Copy all of the material below exactly.

##### PROVIDED MATERIAL

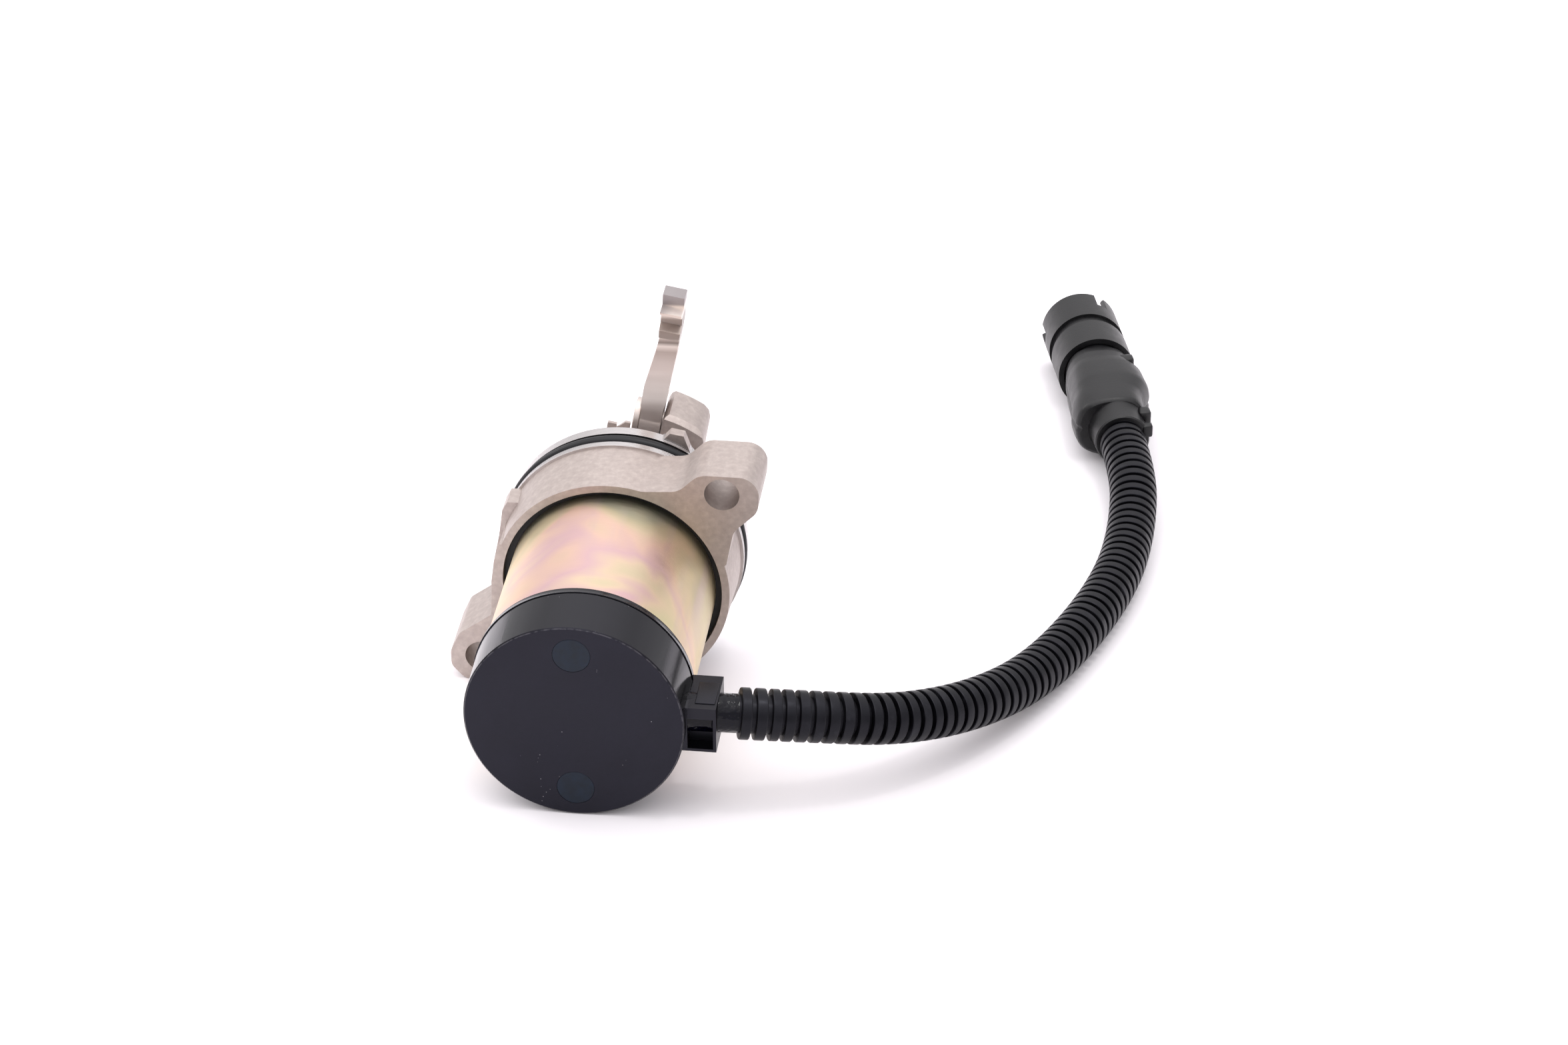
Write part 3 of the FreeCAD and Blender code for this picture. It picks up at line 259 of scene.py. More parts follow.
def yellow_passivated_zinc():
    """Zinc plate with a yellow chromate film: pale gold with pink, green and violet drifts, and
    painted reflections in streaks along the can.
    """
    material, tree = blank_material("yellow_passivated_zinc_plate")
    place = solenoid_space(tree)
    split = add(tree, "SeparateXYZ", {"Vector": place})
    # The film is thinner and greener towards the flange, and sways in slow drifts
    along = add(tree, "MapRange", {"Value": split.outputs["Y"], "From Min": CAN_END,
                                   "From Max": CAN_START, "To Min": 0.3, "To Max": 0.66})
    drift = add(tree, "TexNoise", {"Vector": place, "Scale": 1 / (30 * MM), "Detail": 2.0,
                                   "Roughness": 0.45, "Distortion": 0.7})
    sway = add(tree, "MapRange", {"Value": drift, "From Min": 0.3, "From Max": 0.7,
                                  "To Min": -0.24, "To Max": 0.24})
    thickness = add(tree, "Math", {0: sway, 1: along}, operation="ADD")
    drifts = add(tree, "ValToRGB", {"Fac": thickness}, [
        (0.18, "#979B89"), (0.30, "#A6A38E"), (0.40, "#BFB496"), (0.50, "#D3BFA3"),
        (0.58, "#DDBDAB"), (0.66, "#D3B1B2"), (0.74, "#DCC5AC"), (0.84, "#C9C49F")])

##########

RESULT FOR THIS EXERCISE
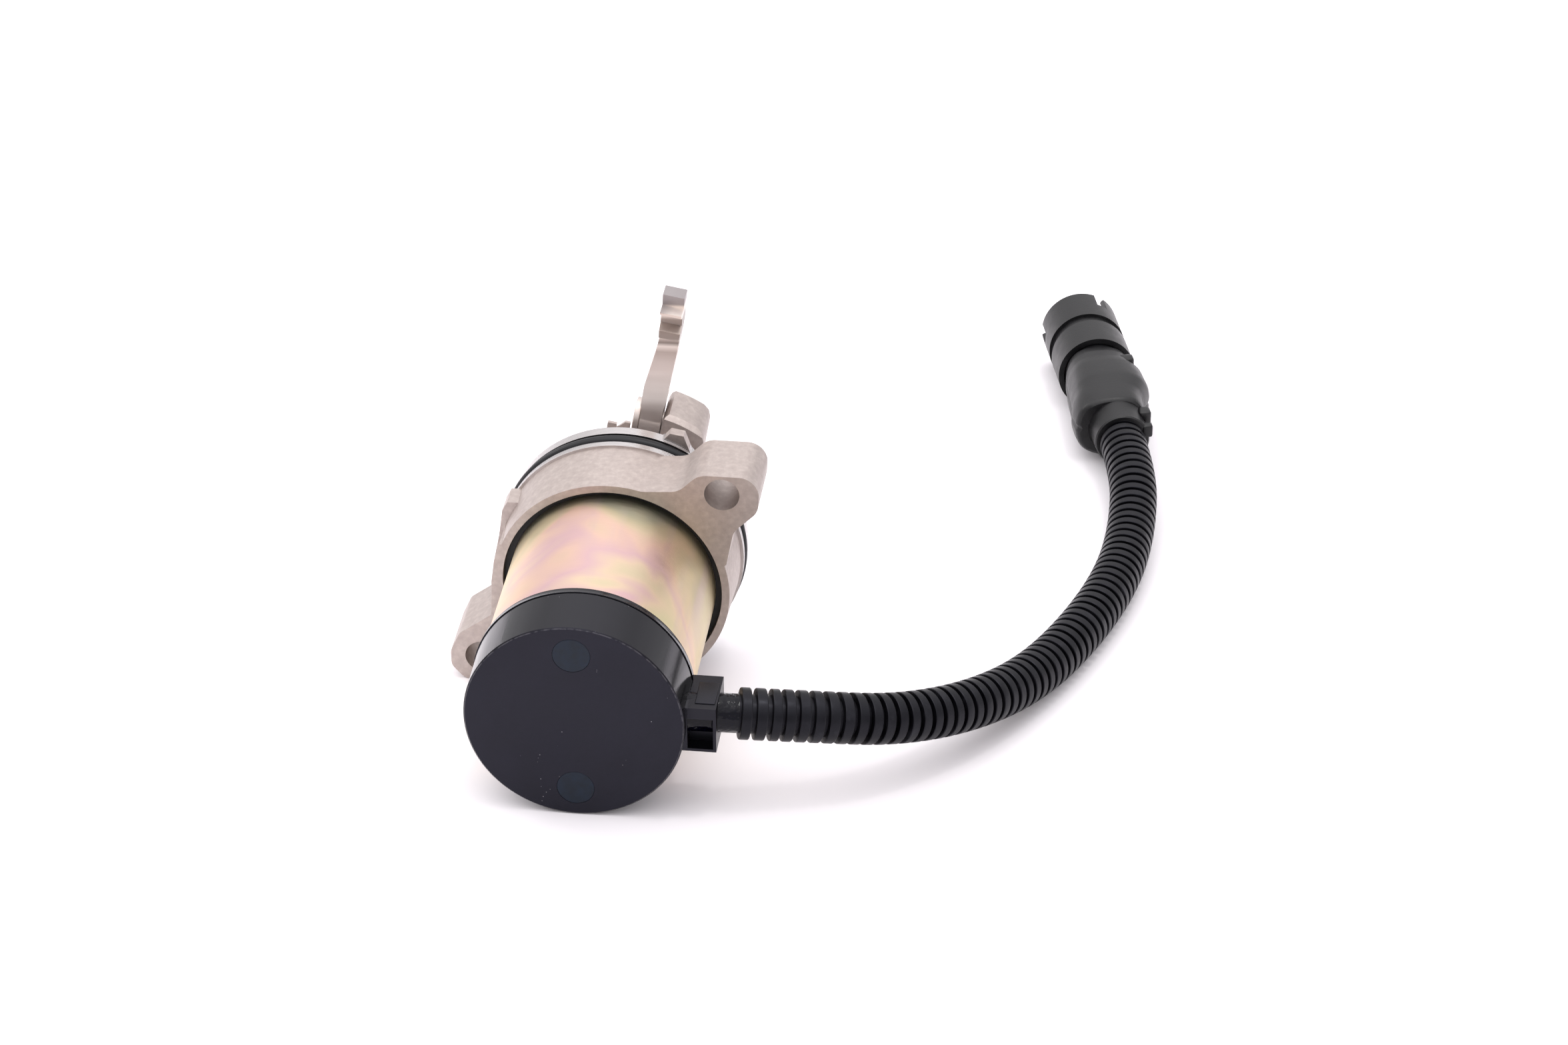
Write part 3 of the FreeCAD and Blender code for this picture. It picks up at line 259 of scene.py. More parts follow.
def yellow_passivated_zinc():
    """Zinc plate with a yellow chromate film: pale gold with pink, green and violet drifts, and
    painted reflections in streaks along the can.
    """
    material, tree = blank_material("yellow_passivated_zinc_plate")
    place = solenoid_space(tree)
    split = add(tree, "SeparateXYZ", {"Vector": place})
    # The film is thinner and greener towards the flange, and sways in slow drifts
    along = add(tree, "MapRange", {"Value": split.outputs["Y"], "From Min": CAN_END,
                                   "From Max": CAN_START, "To Min": 0.3, "To Max": 0.66})
    drift = add(tree, "TexNoise", {"Vector": place, "Scale": 1 / (30 * MM), "Detail": 2.0,
                                   "Roughness": 0.45, "Distortion": 0.7})
    sway = add(tree, "MapRange", {"Value": drift, "From Min": 0.3, "From Max": 0.7,
                                  "To Min": -0.24, "To Max": 0.24})
    thickness = add(tree, "Math", {0: sway, 1: along}, operation="ADD")
    drifts = add(tree, "ValToRGB", {"Fac": thickness}, [
        (0.18, "#979B89"), (0.30, "#A6A38E"), (0.40, "#BFB496"), (0.50, "#D3BFA3"),
        (0.58, "#DDBDAB"), (0.66, "#D3B1B2"), (0.74, "#DCC5AC"), (0.84, "#C9C49F")])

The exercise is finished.